### STATED PROBLEM
Repeat exactly the lines of the entries below from the one with "What OpenSCAD source" through the one with "Reconstruct the object", both ends included, and nothing else.

### RECORDS FOR PROCESSING
====
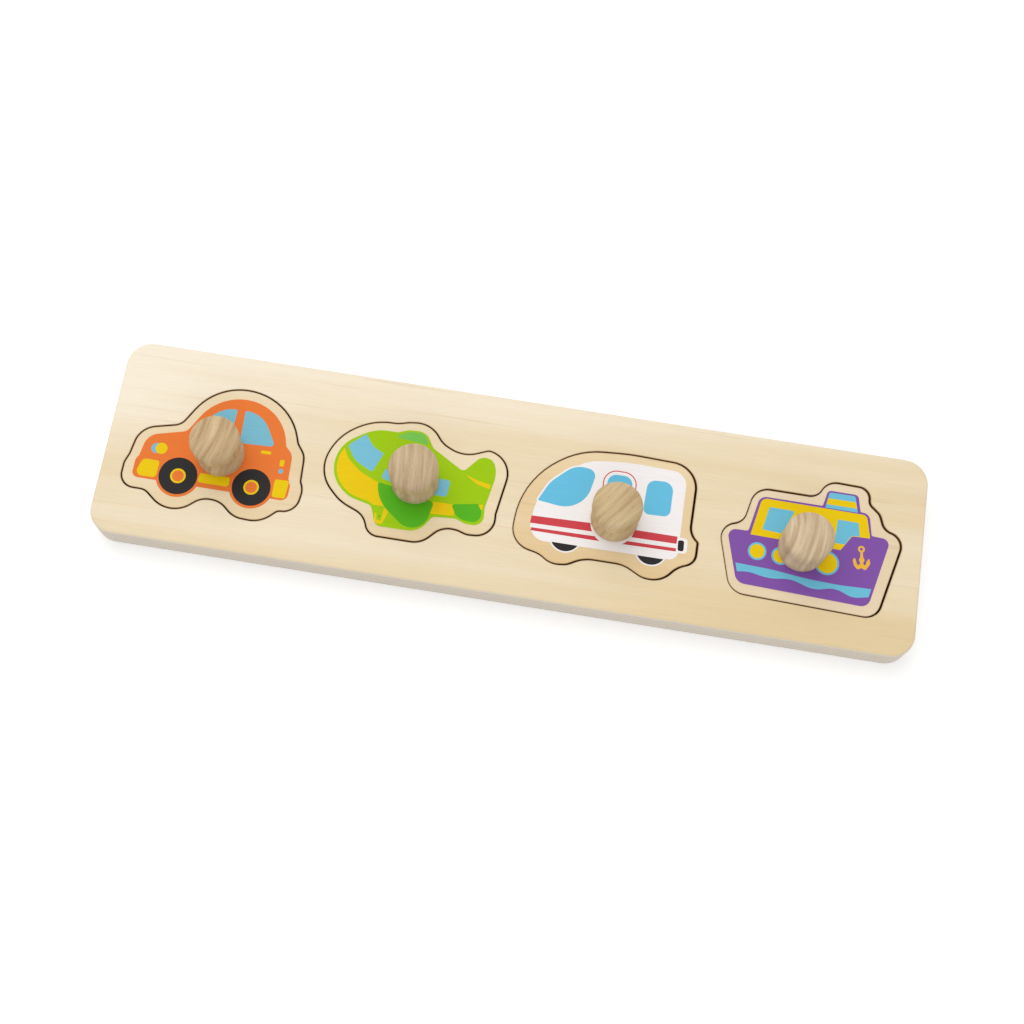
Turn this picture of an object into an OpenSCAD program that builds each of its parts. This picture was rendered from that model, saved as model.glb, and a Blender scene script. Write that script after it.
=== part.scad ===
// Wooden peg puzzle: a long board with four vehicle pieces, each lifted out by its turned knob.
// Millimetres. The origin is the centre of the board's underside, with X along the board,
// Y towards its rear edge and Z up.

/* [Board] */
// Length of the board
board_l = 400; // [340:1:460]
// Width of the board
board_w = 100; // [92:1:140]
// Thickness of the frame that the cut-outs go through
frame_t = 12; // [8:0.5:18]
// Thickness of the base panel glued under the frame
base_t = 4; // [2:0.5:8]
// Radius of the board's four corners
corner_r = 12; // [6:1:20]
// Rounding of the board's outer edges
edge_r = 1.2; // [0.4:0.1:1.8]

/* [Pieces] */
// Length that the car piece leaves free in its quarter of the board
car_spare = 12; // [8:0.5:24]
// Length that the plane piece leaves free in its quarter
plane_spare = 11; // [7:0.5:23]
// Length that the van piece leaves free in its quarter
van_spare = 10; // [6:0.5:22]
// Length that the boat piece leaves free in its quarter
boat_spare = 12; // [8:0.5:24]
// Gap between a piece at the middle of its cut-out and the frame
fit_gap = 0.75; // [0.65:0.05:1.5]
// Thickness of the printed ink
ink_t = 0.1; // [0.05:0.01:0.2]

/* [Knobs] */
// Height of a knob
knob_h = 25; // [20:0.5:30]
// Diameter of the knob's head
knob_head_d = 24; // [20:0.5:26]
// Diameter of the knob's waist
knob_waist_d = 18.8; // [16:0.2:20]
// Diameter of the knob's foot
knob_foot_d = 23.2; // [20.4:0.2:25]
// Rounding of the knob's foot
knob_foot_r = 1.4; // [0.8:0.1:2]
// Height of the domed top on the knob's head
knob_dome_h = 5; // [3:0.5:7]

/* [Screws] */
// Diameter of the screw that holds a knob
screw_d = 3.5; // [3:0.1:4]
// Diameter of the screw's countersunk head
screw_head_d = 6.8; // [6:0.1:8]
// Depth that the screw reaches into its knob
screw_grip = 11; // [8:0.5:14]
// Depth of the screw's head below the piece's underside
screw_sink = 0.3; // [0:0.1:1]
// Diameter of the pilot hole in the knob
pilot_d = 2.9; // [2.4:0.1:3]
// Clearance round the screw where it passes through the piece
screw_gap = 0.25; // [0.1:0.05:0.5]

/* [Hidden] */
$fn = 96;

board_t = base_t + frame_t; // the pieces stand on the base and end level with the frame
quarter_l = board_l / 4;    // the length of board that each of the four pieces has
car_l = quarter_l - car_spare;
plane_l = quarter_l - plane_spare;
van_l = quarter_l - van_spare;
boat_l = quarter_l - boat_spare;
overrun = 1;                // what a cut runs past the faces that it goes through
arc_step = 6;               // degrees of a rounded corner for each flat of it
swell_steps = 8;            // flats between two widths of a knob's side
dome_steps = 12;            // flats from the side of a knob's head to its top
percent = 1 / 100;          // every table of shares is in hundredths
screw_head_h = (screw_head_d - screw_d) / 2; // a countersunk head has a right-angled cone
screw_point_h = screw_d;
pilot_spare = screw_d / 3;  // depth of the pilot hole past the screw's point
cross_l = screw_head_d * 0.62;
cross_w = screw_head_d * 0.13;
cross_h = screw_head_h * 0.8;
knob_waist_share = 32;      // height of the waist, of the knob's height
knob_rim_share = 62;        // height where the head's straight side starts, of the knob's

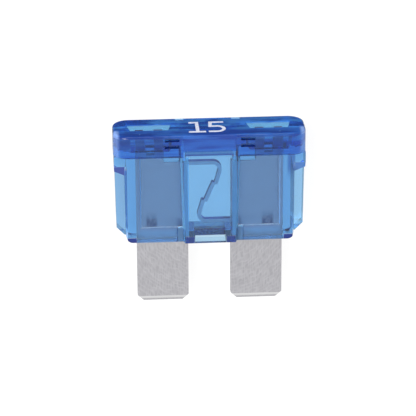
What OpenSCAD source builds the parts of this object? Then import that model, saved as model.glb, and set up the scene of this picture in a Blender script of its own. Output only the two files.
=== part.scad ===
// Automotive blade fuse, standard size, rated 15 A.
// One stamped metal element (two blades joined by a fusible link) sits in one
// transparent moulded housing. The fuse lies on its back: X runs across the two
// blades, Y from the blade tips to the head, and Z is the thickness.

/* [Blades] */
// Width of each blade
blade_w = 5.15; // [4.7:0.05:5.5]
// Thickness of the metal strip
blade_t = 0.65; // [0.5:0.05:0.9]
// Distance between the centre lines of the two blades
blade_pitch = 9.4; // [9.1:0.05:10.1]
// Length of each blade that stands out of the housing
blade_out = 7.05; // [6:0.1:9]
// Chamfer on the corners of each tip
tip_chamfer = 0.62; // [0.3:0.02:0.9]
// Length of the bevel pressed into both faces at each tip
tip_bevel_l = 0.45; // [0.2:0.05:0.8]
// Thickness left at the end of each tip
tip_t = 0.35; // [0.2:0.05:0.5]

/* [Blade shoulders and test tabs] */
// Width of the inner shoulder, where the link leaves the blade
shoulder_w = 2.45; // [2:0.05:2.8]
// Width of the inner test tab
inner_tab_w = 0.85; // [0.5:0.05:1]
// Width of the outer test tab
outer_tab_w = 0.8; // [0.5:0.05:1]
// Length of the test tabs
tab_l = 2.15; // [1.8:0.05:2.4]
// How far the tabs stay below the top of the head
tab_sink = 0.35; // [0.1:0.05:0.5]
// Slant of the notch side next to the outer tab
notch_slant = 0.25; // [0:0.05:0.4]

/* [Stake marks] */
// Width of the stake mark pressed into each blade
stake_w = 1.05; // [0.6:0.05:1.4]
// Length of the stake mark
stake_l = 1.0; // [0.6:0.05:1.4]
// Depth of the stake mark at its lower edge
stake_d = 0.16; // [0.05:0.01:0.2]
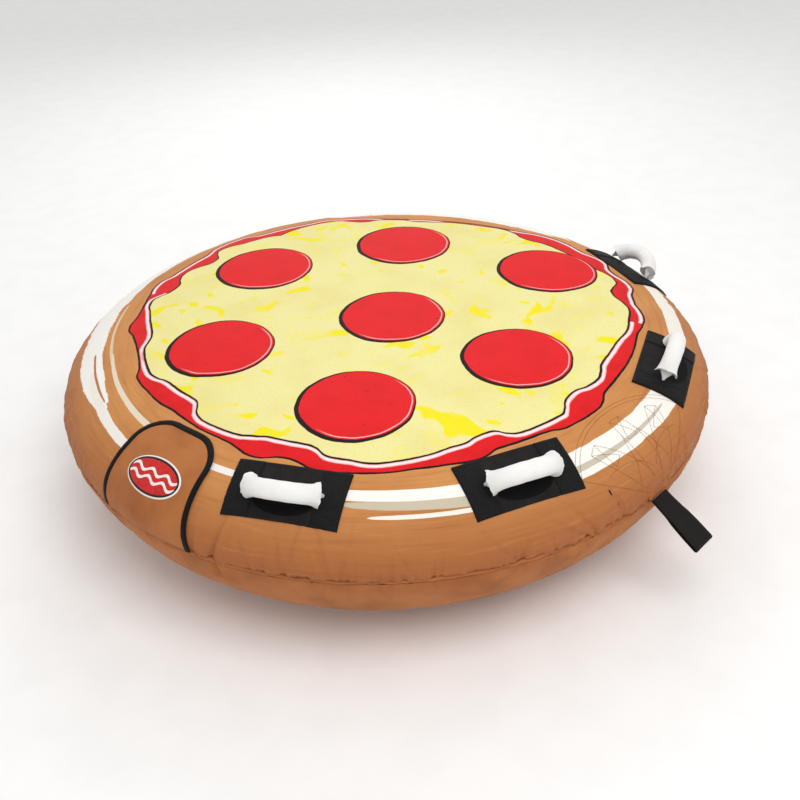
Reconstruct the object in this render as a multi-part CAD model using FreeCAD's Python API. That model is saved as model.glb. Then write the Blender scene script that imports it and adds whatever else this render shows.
====
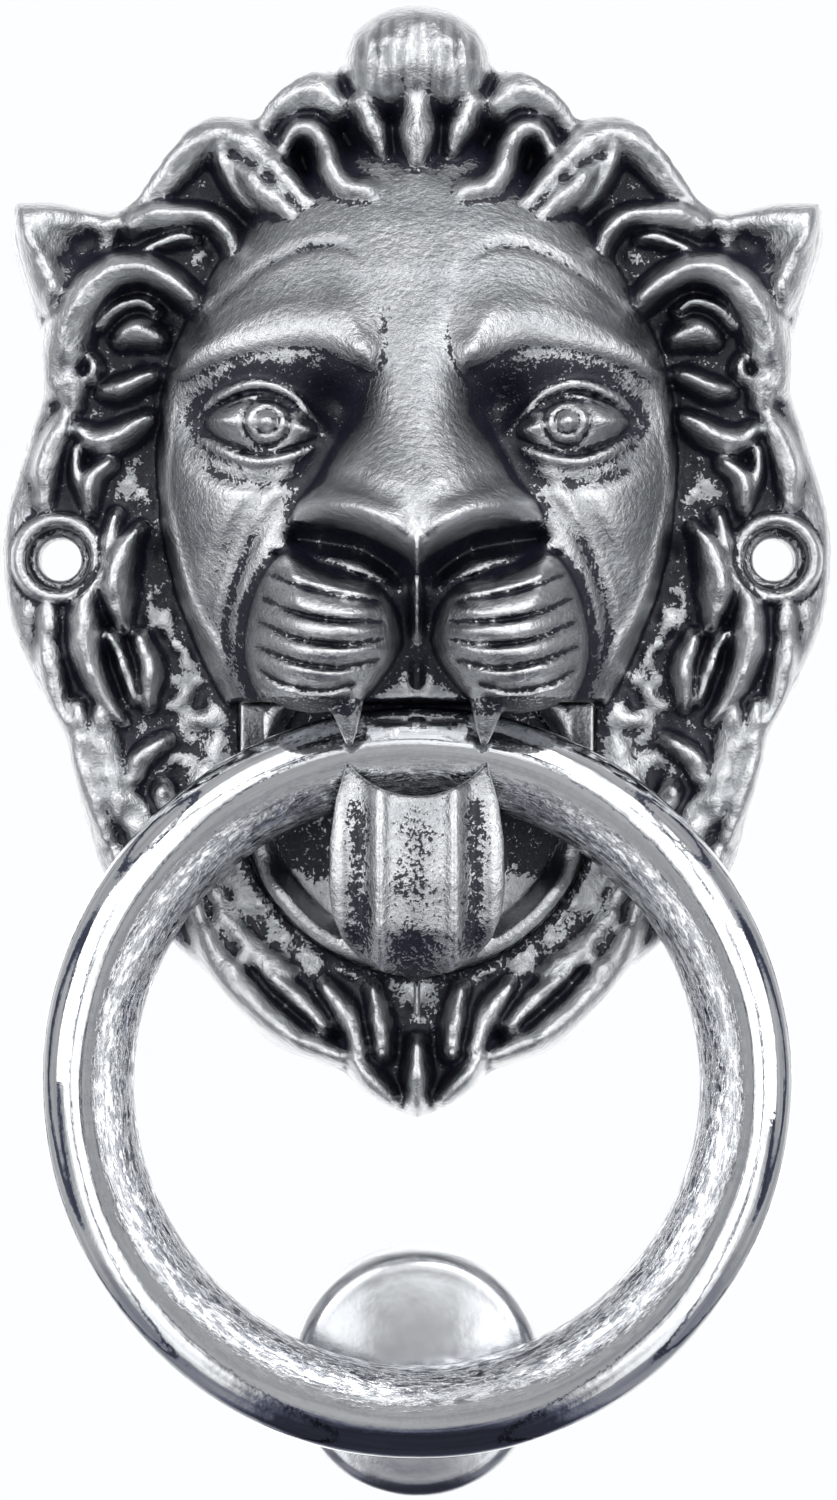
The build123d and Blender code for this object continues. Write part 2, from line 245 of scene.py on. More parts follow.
====
### EXERCISE SOLUTION
What OpenSCAD source builds the parts of this object? Then import that model, saved as model.glb, and set up the scene of this picture in a Blender script of its own. Output only the two files.
=== part.scad ===
// Automotive blade fuse, standard size, rated 15 A.
// One stamped metal element (two blades joined by a fusible link) sits in one
// transparent moulded housing. The fuse lies on its back: X runs across the two
// blades, Y from the blade tips to the head, and Z is the thickness.

/* [Blades] */
// Width of each blade
blade_w = 5.15; // [4.7:0.05:5.5]
// Thickness of the metal strip
blade_t = 0.65; // [0.5:0.05:0.9]
// Distance between the centre lines of the two blades
blade_pitch = 9.4; // [9.1:0.05:10.1]
// Length of each blade that stands out of the housing
blade_out = 7.05; // [6:0.1:9]
// Chamfer on the corners of each tip
tip_chamfer = 0.62; // [0.3:0.02:0.9]
// Length of the bevel pressed into both faces at each tip
tip_bevel_l = 0.45; // [0.2:0.05:0.8]
// Thickness left at the end of each tip
tip_t = 0.35; // [0.2:0.05:0.5]

/* [Blade shoulders and test tabs] */
// Width of the inner shoulder, where the link leaves the blade
shoulder_w = 2.45; // [2:0.05:2.8]
// Width of the inner test tab
inner_tab_w = 0.85; // [0.5:0.05:1]
// Width of the outer test tab
outer_tab_w = 0.8; // [0.5:0.05:1]
// Length of the test tabs
tab_l = 2.15; // [1.8:0.05:2.4]
// How far the tabs stay below the top of the head
tab_sink = 0.35; // [0.1:0.05:0.5]
// Slant of the notch side next to the outer tab
notch_slant = 0.25; // [0:0.05:0.4]

/* [Stake marks] */
// Width of the stake mark pressed into each blade
stake_w = 1.05; // [0.6:0.05:1.4]
// Length of the stake mark
stake_l = 1.0; // [0.6:0.05:1.4]
// Depth of the stake mark at its lower edge
stake_d = 0.16; // [0.05:0.01:0.2]
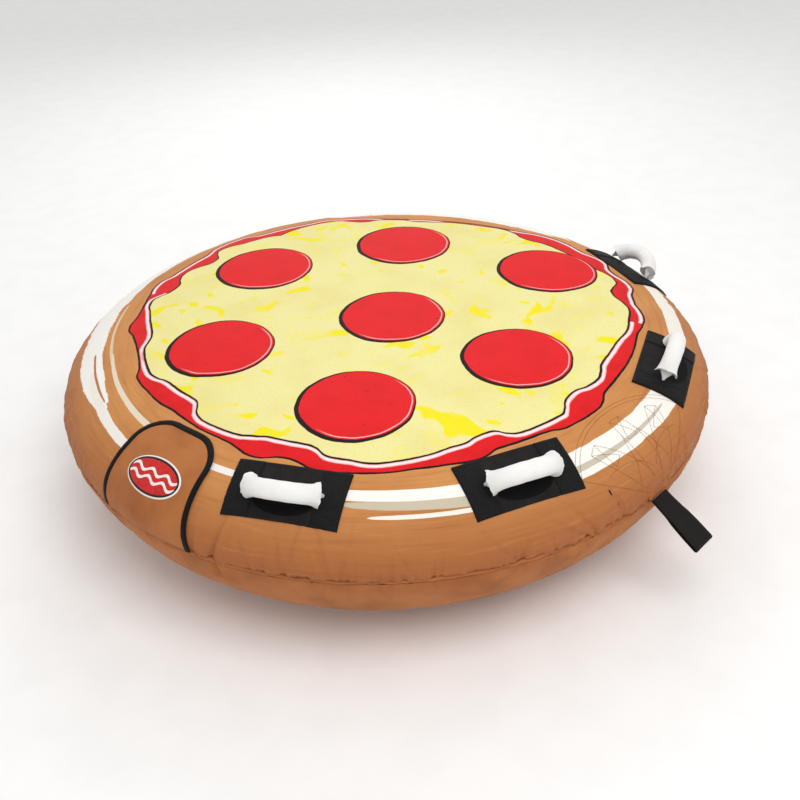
Reconstruct the object in this render as a multi-part CAD model using FreeCAD's Python API. That model is saved as model.glb. Then write the Blender scene script that imports it and adds whatever else this render shows.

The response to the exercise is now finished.